What effect will high inflation have on my money?
Inflation can have a dramatic effect on the value of your cash, making it worth less as inflation goes up. Essentially, the price of consumer goods increases across the board, which means you aren’t able to buy as much with the same amount of money as you did before. For my budget, this has meant adjusting my grocery spending and trying to not drive as much so that I don't need to spend as much on gas.
During times of high inflation, it might feel a bit pointless to keep your money in a bank account. After all, even a high-yield interest rate of 2% APY might not seem very high considering that inflation is currently 8.5%.
However, a high interest rate on your savings can make inflation less of a sticking point and help retain your cash’s value — at least, far more than keeping your savings in an account with a low interest rate.
Shopping around is a good way to take advantage of strong interest rates, Francisco Alvarez-Evangelista, advisor at the financial analysis company Aite-Novarica Group, said in an email.
“If this is something that is important to consumers, the digitalization of banking has made it easier than ever for consumers to shop around for the best choice and open a bank account online,” said Alvarez-Evangelista.

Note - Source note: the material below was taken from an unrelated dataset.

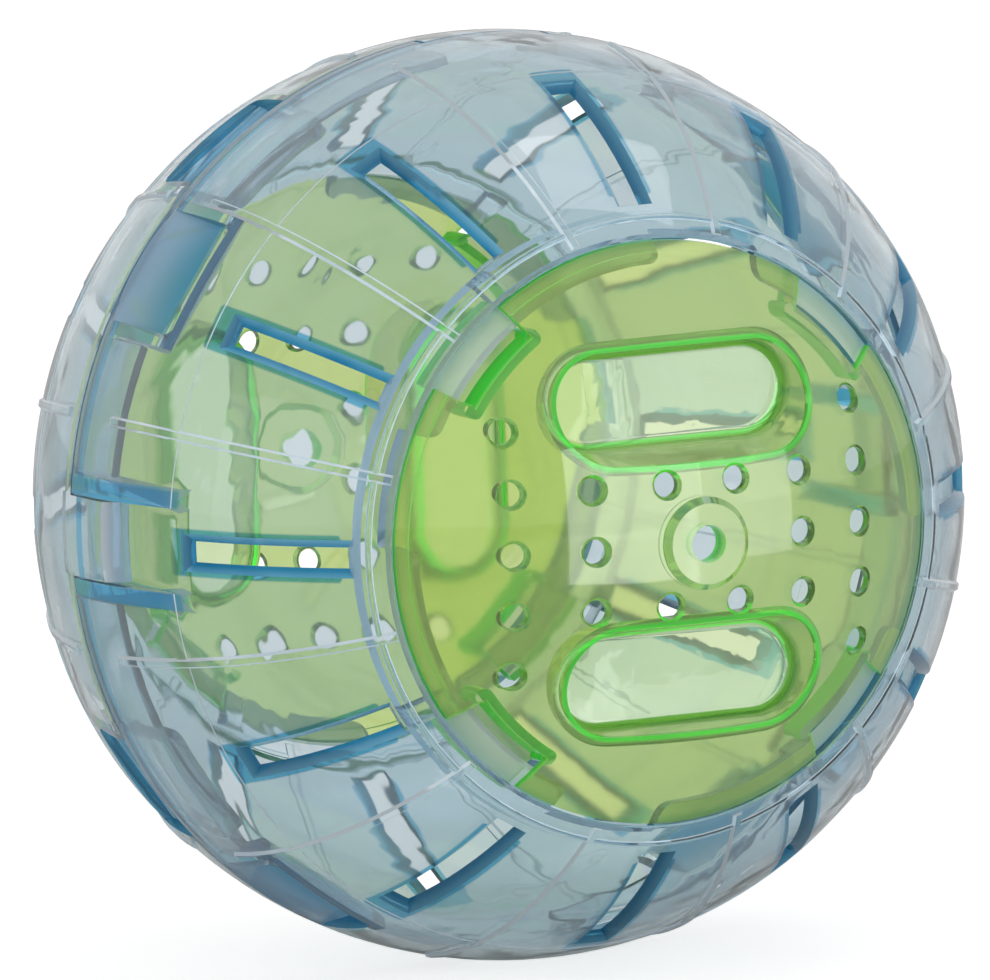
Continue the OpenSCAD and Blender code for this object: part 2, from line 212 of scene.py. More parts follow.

# Lines and zones, each as the two places between which it fades in: the bars' sides, the line of
# the seam and the line round a slot's mouth in metres; and in millimetres past a pocket's wall the
# start and end of its mouth line and its pale inside, a painted reflection, and above its floor the
# deep tint
BAR_SOFT = 0.3 * MM
SEAM_LINE = (1.0 * MM, 0.6 * MM)
MOUTH_LINE = (0.75 * MM, 0.4 * MM)
LINE_START = (-0.2, 0.0)
LINE_END = (0.85, 0.45)
PALE_INSIDE = (0.1, -0.9)
DEEP_FOOT = (1.3, 0.5)

# Strength of the painted glow, an emission that stands in for light caught in the plastic: of a
# pocket's mouth, on the skin and on its wall, of a rib, of a hook or rim, and of a pocket's floor
MOUTH_GLOW = 0.36
WALL_GLOW = 0.3
RIB_GLOW = 0.12
HOOK_GLOW = 0.15
BED_GLOW = 0.04

BODY_OF = {
    node: body for body, nodes in frame["record"]["behaviour"]["bodies"].items() for node in nodes
}
HALVES = ("front_half", "rear_half")
CAPS = ("front_cap", "rear_cap")


# Sizes and colours that a user would change


def tint(name, description, default):
    """Colour property of a finish."""
    return bpy.props.FloatVectorProperty(
        name=name, description=description, subtype="COLOR", size=3, min=0, max=1, default=default
    )


def share(name, description, default):
    """Property of a finish from 0 to 1."""
    return bpy.props.FloatProperty(
        name=name, description=description, subtype="FACTOR", min=0, max=1, default=default
    )


class ShellFinish(bpy.types.PropertyGroup):
    """Clear pale blue plastic of the half shells."""

    skin: tint("Skin", "Tint of the thin wall seen square on", (0.71, 0.83, 0.88))
    # Over the scoops this tint deepens towards their bottoms as painted shade
    deep: tint("Deep", "Tint of the thick places: scoops and latch bars", (0.09, 0.50, 0.80))
    edge: tint("Edge", "Tint of the slot walls and other edges", (0.02, 0.29, 0.56))
    rim: tint("Rim", "Tint of an edge where it meets the outer skin", (0.12, 0.46, 0.71))
    ring: tint("Ring", "Tint of the flanks of the door's ring and ledges", (0.48, 0.68, 0.84))
    # Ledge: pale tint that paints the reflection on the ledge tops
    ledge: tint("Ledge", "Pale tint of the ledges in the door's windows", (0.80, 0.96, 0.84))
    # Raised: pale tint that paints the highlights on the flanks of ribs and beads
    raised: tint("Raised", "Pale tint of the flanks of ribs and beads", (0.80, 0.90, 0.97))
    clearness: share("Clearness", "Share of the light that the plastic lets through", 0.95)
    roughness: share("Roughness", "Roughness of the moulded surface", 0.03)


class CapFinish(bpy.types.PropertyGroup):
    """Clear green plastic of the door caps."""

    skin: tint("Skin", "Tint of the dome seen square on", (0.71, 0.87, 0.32))
    deep: tint("Deep", "Tint of the thick places round the boss and pockets", (0.26, 0.64, 0.08))
    edge: tint("Edge", "Tint of hooks, rims and the mouths of the pockets", (0.06, 0.70, 0.04))
    rim: tint("Rim", "Tint of an edge where it meets the outer skin", (0.30, 0.84, 0.14))
    vent: tint("Vent", "Tint of the walls of the air holes", (0.24, 0.55, 0.10))
    # Raised: pale tint that paints the reflections on pocket floors, hook feet and the boss
    raised: tint("Raised", "Pale tint of pocket floors, hook feet and the boss", (0.84, 0.97, 0.62))
    clearness: share("Clearness", "Share of the light that the plastic lets through", 0.92)
    roughness: share("Roughness", "Roughness of the moulded surface", 0.06)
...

What happens to interest rates if a recession happens?
If the economy and labor market end up slowing too much, the U.S. could face a recession. During a recession, the demand for credit, such as loans, goes down because we are spending less and saving more. As the demand decreases, the Fed may choose to decrease interest rates to spur growth.
The word "recession" can trigger some anxiety for those of us who lived through the financial events of 2007-2009, but I have some good news from Jerome Powell, the chair of the Federal Reserve. Powell believes the U.S. economy is neither in, nor headed toward, a recession because the U.S. labor market is currently very strong. He also has said that a slowdown in the economy — while still maintaining low unemployment — can be good.
“We actually think we need a period of growth below potential, in order to create some slack so that the supply side can catch up,” Powell said in a news conference on July 27.
How can I weather inflation and a potential recession?
The No. 1 way to weather inflation and a potential recession is to boost your savings, if possible. We typically recommend that you keep three to six months’ worth of savings on hand for emergencies, which should help tide you over in case of a job loss. If that seems like too much, then start with as much as you can. You’ll probably feel better knowing that you have a bit of a cushion in case the economy slows down. Beyond that, you may want to take a look at your spending habits and see where you can be more strategic, noted Alvarez-Evangelista.
“Whether saving more in higher-interest bearing accounts, finding lower cost or generic alternatives, searching for deals wherever possible or enrolling in rewards programs to work towards discounts or free stuff, consumers should consider a full view of their existing financial situation and find ways to maximize their money, anywhere and everywhere.”
The economy may feel unpredictable at the moment. High inflation makes things more expensive, and high interest rates on loans can make it tougher to finance large purchases. If higher rates of unemployment were to enter the picture, then a recession would be likely. But no matter the scenario, it's a good idea to shore up your financial security.